The Highlights
- The stock market thinks the Fed can pull off a “soft landing”
- Unemployment remains at record low levels, making it hard to kill inflation
- Tech stocks are overvalued thanks to the hype around AI
What happened to the recession we were supposed to have this year? Apparently, the old joke that economists have correctly predicted nine of the last five recessions still resonates. We’ve now had positive U.S. GDP growth for three quarters in a row, and the stock market is acting like the Federal Reserve will be able to orchestrate the fabled “soft landing” – whereby they successfully tame inflation and slow the economy down without causing a recession or some other financial calamity. Being cautious this year has not paid off, since the market has already enjoyed double digit returns, with technology stocks leading the way thanks to the artificial intelligence hype.

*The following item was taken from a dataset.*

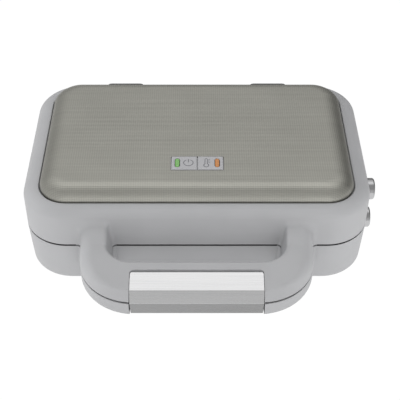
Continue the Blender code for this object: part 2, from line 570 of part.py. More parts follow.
HINGE_WALL_Y = BODY_YC + BODY_D / 2 + FACE_GAP
AXIS = (HINGE_Y, HINGE_Z)
for side, word in ((-1, "left"), (1, "right")):
    xc = side * HINGE_X
    # Base bracket: a block on the rear wall, which also serves as a foot when the object is stored upright, and a tongue up to the pin.
    bracket = prism_x("hinge_bracket_" + word, [(HINGE_WALL_Y, 14.0), (103.5, 14.0), (105.5, 16.0), (105.5, 36.5), (104.0, 38.5), (99.5, 40.0), (HINGE_WALL_Y, 43.0)], xc - HINGE_W / 2, xc + HINGE_W / 2, DARK)
    tongue = prism_x("hinge_tongue_" + word, [(HINGE_WALL_Y + 1.0, 34.0), (99.3, 34.0), (99.3, 45.6)] + arc_profile(AXIS, 6.6, -60, 180, 12) + [(90.9, 44.5), (HINGE_WALL_Y + 1.0, 42.0)], xc - 8.0, xc + 8.0, DARK, helper=True)
    join(bracket, tongue)
    bore = turned("hinge_bore_" + word, "x", (xc, HINGE_Y, HINGE_Z), [(-9.0, 2.85), (9.0, 2.85)], DARK, n=14, helper=True)
    cut(bracket, bore)
    # Lid arm: a block on the lid's rear wall, forked round the tongue.
    arm_block = prism_x("hinge_arm_" + word, [(HINGE_WALL_Y, 49.42)] + arc_profile(AXIS, 6.6, 203, 360, 9) + [(104.1, 60.0), (101.8, 70.2), (100.2, 72.4), (97.6, 73.0), (HINGE_WALL_Y, 73.0)], xc - HINGE_W / 2, xc + HINGE_W / 2, DARK, LID)
    fork = prism_x("hinge_fork_" + word, arc_profile(AXIS, 7.3, 40, 180, 9) + [(HINGE_WALL_Y - 2.0, 52.0), (HINGE_WALL_Y - 2.0, 40.0), (HINGE_Y + 9.0, 40.0), (HINGE_Y + 9.0, HINGE_Z + 7.3 * math.sin(math.radians(40)))], xc - 8.5, xc + 8.5, DARK, LID, helper=True)
    cut(arm_block, fork)
    bore = turned("hinge_arm_bore_" + word, "x", (xc, HINGE_Y, HINGE_Z), [(-20.0, 2.85), (20.0, 2.85)], DARK, LID, n=14, helper=True)
    cut(arm_block, bore)
    turned("hinge_pin_" + word, "x", (xc, HINGE_Y, HINGE_Z), [(-16.4, 2.0), (-16.0, 2.5), (16.0, 2.5), (16.4, 2.0)], STEEL, n=14)

# ---------------------------------------------------------------- lid: housing with the upper half of the handle
shoulder = []
for t in (0, 24, 45, 66, 90):
    s, c = 1 - math.cos(math.radians(t)), math.sin(math.radians(t))
    shoulder.append(ring(BODY_W - (BODY_W - RIM_W) * s, BODY_D - (BODY_D - RIM_D) * s, BODY_R - (BODY_R - RIM_R) * s, SHOULDER_Z + (RIM_Z - SHOULDER_Z) * c, yc=BODY_YC + (RIM_YC - BODY_YC) * s))
lid_loops = [ring(BODY_W, BODY_D, BODY_R, LID_LOW)] + shoulder + [
    ring(RIM_W, RIM_D, RIM_R, 81.4, yc=RIM_YC), ring(230.0, 134.8, 18.0, 81.4, yc=RIM_YC), ring(230.0, 134.8, 18.0, 79.2, yc=RIM_YC), ring(252.0, 152.4, 27.6, 77.4, yc=RIM_YC + 0.9),
    ring(BODY_W - 2 * WALL, BODY_D - 2 * WALL, BODY_R - WALL, 72.6), ring(BODY_W - 2 * WALL, BODY_D - 2 * WALL, BODY_R - WALL, LID_LOW)]
lid_housing = loft("lid_housing", lid_loops, GREY, LID, closed=True)
upper_half = sweep("upper_half", [section(s, upper_arm, UPPER_BAR, UPPER_BAR_RECESSED) for s in handle_stations(-76.6)], GREY, LID, helper=True)
upper_hollow = sweep("upper_hollow", [section(s, upper_hollow_arm, UPPER_HOLLOW_BAR) for s in handle_stations(-81.0, False)], GREY, LID, helper=True)
join(lid_housing, upper_half)
for name, (x, y) in zip(CORNER_NAMES, CORNERS):
    boss = turned("lid_boss_" + name, "z", (x, y, 0), [(53.2, 4.0), (80.4, 4.8)], GREY, LID, n=12, helper=True)
    join(lid_housing, boss)
cut(lid_housing, upper_hollow)
for name, (x, y) in zip(CORNER_NAMES, CORNERS):
    bore = turned("lid_bore_" + name, "z", (x, y, 0), [(52.0, 1.95), (70.0, 1.95)], GREY, LID, n=12, helper=True)
    cut(lid_housing, bore)
    turned("lid_screw_" + name, "z", (x, y, 0), [(51.75, 1.5), (66.0, 1.5), (67.4, 0.5)], STEEL, LID, n=10)
lid_button_hole = turned("lid_button_hole", "x", (120.0, BUTTON_Y, SEAM_Z + BUTTON_RISE), [(2.0, BUTTON_R + 0.5), (20.0, BUTTON_R + 0.5)], GREY, LID, n=24, helper=True)
cut(lid_housing, lid_button_hole)
pin_bore = turned("pin_bore", "x", (0.0, LATCH_Y, LATCH_Z), [(-52.2, 1.05), (52.2, 1.05)], GREY, LID, n=12, helper=True)
cut(lid_housing, pin_bore)
arm, bar = strip(2.3, 2.3, 5.6, 2.3, LID_LOW, LID_LOW + 1.6)
sweep("upper_handle_cover", [section(s, arm, bar) for s in handle_stations(-81.4, False)], DARK, LID)

# Textured metal panel: a pressing whose edge drops into the lid's window.
PW, PD, PR = RIM_W - 0.9, RIM_D - 0.9, RIM_R - 0.45
SLOPE = [(0.0, 84.3), (0.9, 86.6), (2.8, 89.4), (5.6, 91.8), (9.0, 93.6), (12.6, 94.7), (16.0, PANEL_TOP)]


def panel_ring(inset, z, grow=0.0):
    """The panel's sides slope over 16 mm at each end and 12.4 mm at front and rear."""
    iw, idp = inset, inset * 12.4 / 16.0
    return ring(PW - 2 * iw - 2 * grow, PD - 2 * idp - 2 * grow, max(PR - inset * 0.72 - grow, 4.0), z, yc=RIM_YC)


outer = [panel_ring(0.0, 81.8)] + [panel_ring(i, z) for i, z in SLOPE]
inner = [panel_ring(0.0, 81.8, PANEL_T)] + [panel_ring(i, z - PANEL_T * (0.35 + 0.65 * i / 16.0), PANEL_T * (1 - i / 16.0)) for i, z in SLOPE[::2]]
lid_panel = loft("lid_panel", inner[::-1] + outer, METAL, LID)
WIN_X, WIN_Y, WIN_XC, WIN_YC = 39.4, 15.4, 0.4, -37.2
window = block("indicator_window", (WIN_XC - WIN_X / 2 - 0.5, WIN_YC - WIN_Y / 2 - 0.5, 90.0), (WIN_XC + WIN_X / 2 + 0.5, WIN_YC + WIN_Y / 2 + 0.5, 99.0), METAL, LID, helper=True)
cut(lid_panel, window)

# Indicator: bezel, two lenses, and a small board with the lamps below.
bezel = loft("indicator_bezel", [ring(WIN_X + 5, WIN_Y + 5, 2.0, 91.4, 2, WIN_YC, WIN_XC), ring(WIN_X + 5, WIN_Y + 5, 2.0, 93.6, 2, WIN_YC, WIN_XC), ring(WIN_X, WIN_Y, 0.9, 93.61, 2, WIN_YC, WIN_XC),
                                 ring(WIN_X, WIN_Y, 0.9, 95.3, 2, WIN_YC, WIN_XC), ring(WIN_X - 0.6, WIN_Y - 0.6, 0.6, 95.6, 2, WIN_YC, WIN_XC)], BEZEL, LID)
LENS_X, LENS_W, LENS_D = 15.2, 3.2, 9.6
for side, word, mat in ((-1, "power", GREEN), (1, "ready", AMBER)):
    lens_x = WIN_XC + side * LENS_X
    hole = loft(word + "_lens_hole", [ring(LENS_W + 0.6, LENS_D + 0.6, 1.8, z, 3, WIN_YC, lens_x) for z in (90.0, 97.0)], BEZEL, LID, helper=True)
    cut(bezel, hole)
    loft(word + "_lens", [ring(LENS_W, LENS_D, 1.5, 91.6, 4, WIN_YC, lens_x), ring(LENS_W, LENS_D, 1.5, 95.5, 4, WIN_YC, lens_x), ring(LENS_W - 0.8, LENS_D - 0.8, 1.1, 96.0, 4, WIN_YC, lens_x)], mat, LID)
    turned(word + "_lamp", "z", (lens_x, WIN_YC, 0.0), [(86.3, 1.5), (89.6, 1.5), (90.9, 0.9)], CERAMIC, LID, n=10)
groove = block("bezel_groove", (WIN_XC - 0.45, WIN_YC - 10.0, 94.9), (WIN_XC + 0.45, WIN_YC + 10.0, 97.0), BEZEL, LID, helper=True)
cut(bezel, groove)
block("indicator_board", (-22.0, WIN_YC - 9.5, 84.4), (22.0, WIN_YC + 9.5, 86.0), BOARD, LID)

plate_frame("lid_plate_frame", -1, LID)
reflector("upper_reflector", -1, LID)
element_loop("upper_element", -1, LID)
cooking_plate("upper_plate", -1, LID)
turned("thermal_fuse", "x", (10.0, 10.0, 78.6), [(0.0, 1.0), (1.0, 2.0), (15.0, 2.0), (16.0, 1.0)], CERAMIC, LID, n=10)
release("lid_release", -1, LID_BUTTON)
spring("lid_release_spring", -1, LID)

# ---------------------------------------------------------------- latch clip: wraps the handle's bar and turns on a pin at its rear edge
t0 = 105.6
knuckle = [(LATCH_Y + KNUCKLE_R * math.cos(math.radians(a)), LATCH_Z + KNUCKLE_R * math.sin(math.radians(a))) for a in [t0 - i * 25.0 for i in range(12)]]
outside = [(-133.9, 34.2), (-137.75, 47.35), (-138.0, 48.3), (-137.4, 49.06), (-132.3, 55.5), (-131.3, 56.28), (-124.5, 58.15)]
inside = [(-119.9, 58.1), (-124.3, 56.85), (-131.05, 55.01), (-136.56, 48.02), (-132.6, 34.3)]
hook = [(-131.4, 33.8), (-131.5, 32.4), (-133.2, 32.5)]
latch_clip = prism_x("latch_clip", outside + knuckle[:10] + inside + hook, -CLIP_HALF_W, CLIP_HALF_W, BRIGHT, LATCH)
clip_bore = turned("clip_bore", "x", (0.0, LATCH_Y, LATCH_Z), [(-50.0, 1.0), (50.0, 1.0)], BRIGHT, LATCH, n=12, helper=True)
cut(latch_clip, clip_bore)
turned("latch_pin", "x", (0.0, LATCH_Y, LATCH_Z), [(-51.8, 0.7), (51.8, 0.7)], STEEL, LID, n=10)
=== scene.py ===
"""Looks of the two-slice sandwich maker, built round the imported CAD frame.

Shapes are written in the CAD's design millimetres (X across, Y from front to back, Z up, X = 0 on the plane that halves
the body) and put into the row frame in metres by put().
"""

import math

import bmesh
import bpy
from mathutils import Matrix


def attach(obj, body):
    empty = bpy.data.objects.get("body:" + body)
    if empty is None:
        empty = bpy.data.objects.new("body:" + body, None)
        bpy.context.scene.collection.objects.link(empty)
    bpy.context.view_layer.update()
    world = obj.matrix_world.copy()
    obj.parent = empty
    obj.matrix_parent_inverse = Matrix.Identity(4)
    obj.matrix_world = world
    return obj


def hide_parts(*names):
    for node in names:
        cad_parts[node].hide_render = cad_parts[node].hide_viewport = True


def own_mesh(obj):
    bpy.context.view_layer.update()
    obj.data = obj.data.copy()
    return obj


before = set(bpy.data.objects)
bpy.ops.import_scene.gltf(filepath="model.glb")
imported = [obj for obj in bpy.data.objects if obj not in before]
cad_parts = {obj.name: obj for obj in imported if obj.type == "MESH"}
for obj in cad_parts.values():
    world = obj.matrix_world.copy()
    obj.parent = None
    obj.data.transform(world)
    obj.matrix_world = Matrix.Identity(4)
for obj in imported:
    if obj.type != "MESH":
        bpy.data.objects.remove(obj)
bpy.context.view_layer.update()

SHIFT_X, SHIFT_Y = -3.25, 16.25


def put(p):
    return ((p[0] + SHIFT_X) * 0.001, (p[1] + SHIFT_Y) * 0.001, p[2] * 0.001)


# ---------------------------------------------------------------- sizes, as in the CAD
BODY_W, BODY_D, BODY_R, BODY_YC = 266.6, 166.0, 34.0, 4.5
SEAM_Z = 48.0
BASE_TOP, LID_LOW = 47.2, 48.8
FOOT_H = 6.0
LOW_W, LOW_D, LOW_R = 264.4, 160.8, 33.6
WALL = 2.6
SHOULDER_Z = 74.0
RIM_W, RIM_D, RIM_R, RIM_Z, RIM_YC = 240.9, 145.6, 22.4, 84.2, 2.5
PANEL_TOP = 95.0
PLATE_W, PLATE_D, PLATE_R, PLATE_T, PLATE_GAP, POCKET_DEPTH = 240.0, 136.0, 14.0, 3.0, 0.8, 11.0
HINGE_Y, HINGE_Z, HINGE_X, HINGE_W = 97.5, 52.0, 63.0, 33.0
HANDLE_HALF_W, HANDLE_FRONT, HANDLE_OUT_R = 87.2, -138.0, 42.0
GRIP_HALF_W, GRIP_REAR, GRIP_IN_R = 64.0, -108.0, 15.0
CLIP_HALF_W = 48.4
LATCH_Y, LATCH_Z, KNUCKLE_R = -118.14, 58.10, 1.7
BUTTON_Y, BUTTON_R, BUTTON_OUT, BUTTON_RISE = -30.0, 8.5, 139.8, 15.0
SCREW_X, SCREW_DY = 113.0, 61.0
CORNERS = [(sx * SCREW_X, BODY_YC + sy * SCREW_DY) for sx in (-1, 1) for sy in (-1, 1)]
CORNER_NAMES = ["front_left", "rear_left", "front_right", "rear_right"]
WALL_FRONT = BODY_YC - BODY_D / 2
WIN_X, WIN_Y, WIN_XC, WIN_YC = 39.4, 15.4, 0.4, -37.2
LENS_X, LENS_W, LENS_D = 15.2, 3.2, 9.6

# ---------------------------------------------------------------- mesh helpers


def add(name, verts, faces):
    mesh = bpy.data.meshes.new(name)
    mesh.from_pydata([put(v) for v in verts], [], faces)
    bm = bmesh.new()
    bm.from_mesh(mesh)
    bmesh.ops.recalc_face_normals(bm, faces=bm.faces)
    bm.to_mesh(mesh)
    bm.free()
    obj = bpy.data.objects.new(name, mesh)
    bpy.context.scene.collection.objects.link(obj)
    return obj


def ring(w, d, r, z, n=16, yc=BODY_YC, xc=0.0):
    """Rounded rectangle at height z, anticlockwise seen from above, with n steps in each corner."""
    pts = []
    for sx, sy, a0 in ((1, -1, -90), (1, 1, 0), (-1, 1, 90), (-1, -1, 180)):
        for i in range(n + 1):
            a = math.radians(a0 + 90 * i / n)
            pts.append((xc + sx * (w / 2 - r) + r * math.cos(a), yc + sy * (d / 2 - r) + r * math.sin(a), z))
    return pts


def loft(name, loops, closed=False):
    m = len(loops[0])
    verts = [p for loop in loops for p in loop]
    faces = []
    for i in range(len(loops) if closed else len(loops) - 1):
        j = (i + 1) % len(loops)
        for k in range(m):
            l = (k + 1) % m
            faces.append((i * m + k, i * m + l, j * m + l, j * m + k))
    if not closed:
        faces.append(tuple(reversed(range(m))))
        faces.append(tuple((len(loops) - 1) * m + k for k in range(m)))
    return add(name, verts, faces)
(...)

The rates market is predicting (with a 90% assigned probability) that the Federal Reserve raises rates by 0.25% one more time in July and then stops. This “one and done” scenario also has the stock market excited, since many market pundits think the next Fed move will be to cut rates in either late 2023 or 2024.
We think the market is overly optimistic. The unemployment rate remains at record lows, which adds to inflation pressures via higher wages. Therefore, there is some risk that the recent good news on lower inflation may not last. If the Fed ends up raising rates more than currently expected, long-term interest rates have some more risk to the upside in the months to come. Additionally, the M2 measure of the money supply has dropped the most since the Great Depression. The U.S. economy is still absorbing the massive money printing during COVID-19, but this is almost over. A decline in M2 could eventually pull the economy into recession, perhaps when nobody expects it.
With that in mind, updates to portfolios in Q3 include:
- Underweight large cap growth, due to limited upside after such a strong first half and high valuations
- Add credit exposure and favor intermediate maturities in fixed income
- Increase cash equivalents
We will continue to carefully monitor market developments and welcome the opportunity to speak with clients in more detail about portfolio strategies.